Für den Frequenzgang von Kinolautsprechern gibt es eine weltweit geltende Normierung, die ISO 2969, die auf Empfehlung von Dolby Laboratories zurückgeht. Hier fällt der Frequenzgang ab 2 kHz mit 3 dB/Okt. ab.
Für Mehrkanal-Consumerformate gilt die ITU-RBS.775-1. Hier fällt der Frequenzgang ab 2 kHz mit 1 dB/Okt. ab.

Grundsätzlich wäre noch festzuhalten, daß Studio-Lautsprecher und Heim-Lautsprecher nicht miteinander zu vergleichen sind. Studio-Lautsprecher werden für eine Umgebung gebaut, wo die akustischen Parameter des Hörraums weitestgehend festgelegt bzw. weitreichende Möglichkeiten (z.B. parametrische Equalizer, Pegelregler bei Aktivlautsprechern) zur Optimierung vorhanden sind. Man kann davon ausgehen, daß Studio-Lautsprecher grundsätzlich auf den ohnehin akustisch optimierten Hörraum eingemessen werden.
Diese Möglichkeit besteht normalerweise im Heimbereich nicht.
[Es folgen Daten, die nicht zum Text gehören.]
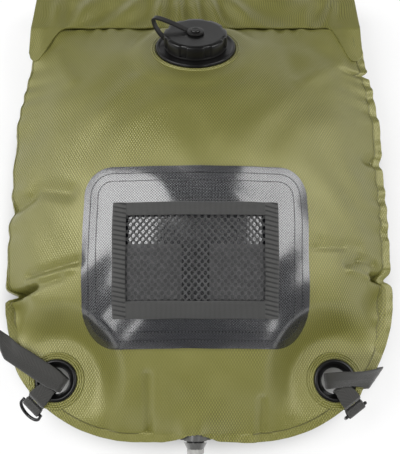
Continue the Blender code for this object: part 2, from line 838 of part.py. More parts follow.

Hier müssen bei der Lautsprecherentwicklung die zukünftigen Abspielbedingungen vorausgeahnt und entsprechend kompensiert werden. Letztendlich geht es allein um die Zufriedenheit des Hörers. Daher sind Meßergebnisse in einer Umgebung, für die der Lautsprecher nicht gebaut worden ist (z.B. reflexionsarmer Raum) irrelevant und sagen nichts über den tatsächlich resultierenden Klang im Wohnraum aus. Meßtechnisch sind daher an Heim- und Studio-Lautsprecher unterschiedliche Bewertungen anzulegen.
Die vielzitierte Diskrepanz aus Meß- und Hörergebnis hat u.a. auch hier ihren Ursprung.